Italy Plans to Eliminate COVID-19 Restrictions
Italy will gradually phase out its COVID-19 restrictions, the government announced on 17 March, becoming the latest European destination to ditch pandemic-related measures.
Prime Minister Mario Draghi confirmed on Thursday evening that his cabinet had signed off on the ‘reopening decree’, containing the timeline for easing the nation’s Covid restrictions
In keeping with the timeline, its super ‘green pass' will no longer be required to access places like restaurants and public transportation by 1 May. The pass is currently issued to people who are fully vaccinated or who have contracted COVID-19 and recovered.
“The Green Pass was a great success, allowing our economy to start up again and recover,”
“Decisions have been made based on science… We took fundamental steps towards reopening, but we are of course keeping a very close watch on the epidemic curve and stand ready to adapt all our system depending on how the epidemic curve evolves, also introducing broader measures if necessary.”Italy's Prime Minister Mario Draghi
Italy’s indoor mask mandate is expected to end on 30 April.

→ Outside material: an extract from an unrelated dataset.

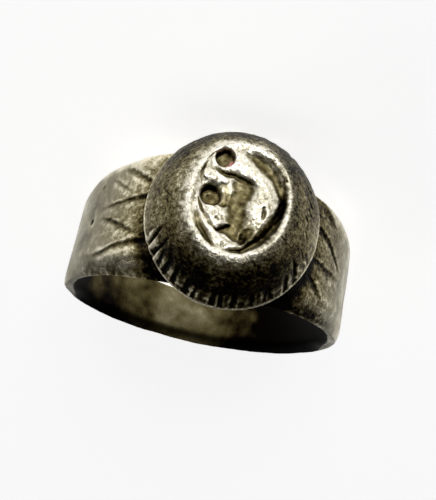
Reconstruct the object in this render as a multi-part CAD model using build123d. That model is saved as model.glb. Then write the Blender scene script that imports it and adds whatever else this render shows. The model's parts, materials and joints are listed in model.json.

In addition to allowing the Green Pass to lapse, Italy will also allow its state of emergency to expire on 31 March 31.
The decision to lift COVID-19-related curbs comes just weeks after Italy dropped pre-arrival testing requirements for vaccinated travellers, allowing them to enter the country by simply showing they have been fully vaccinated within nine months or received a booster shot.
Italy also allows unvaccinated travellers to enter if they show they have either recovered from COVID-19 within six months, show proof of a negative COVID-19 PCR test taken within 72 hours of their trip, or show proof of a negative rapid test taken within 48 hours of their trip.
All travellers must fill out a Passenger Locator Form before arriving in the country.
Italy’s Covid Situation
COVID-19 cases are currently increasing in Italy with the country reporting an average of more than 61,600 new infections each day. But that is far below the peak in January when daily cases topped more than 200,000.
The US Centres for Disease Control and Prevention (CDC) has classified Italy under “Level 4,” its highest travel warning, and told Americans to “avoid” going there due to “very high” levels of COVID-19 transmission.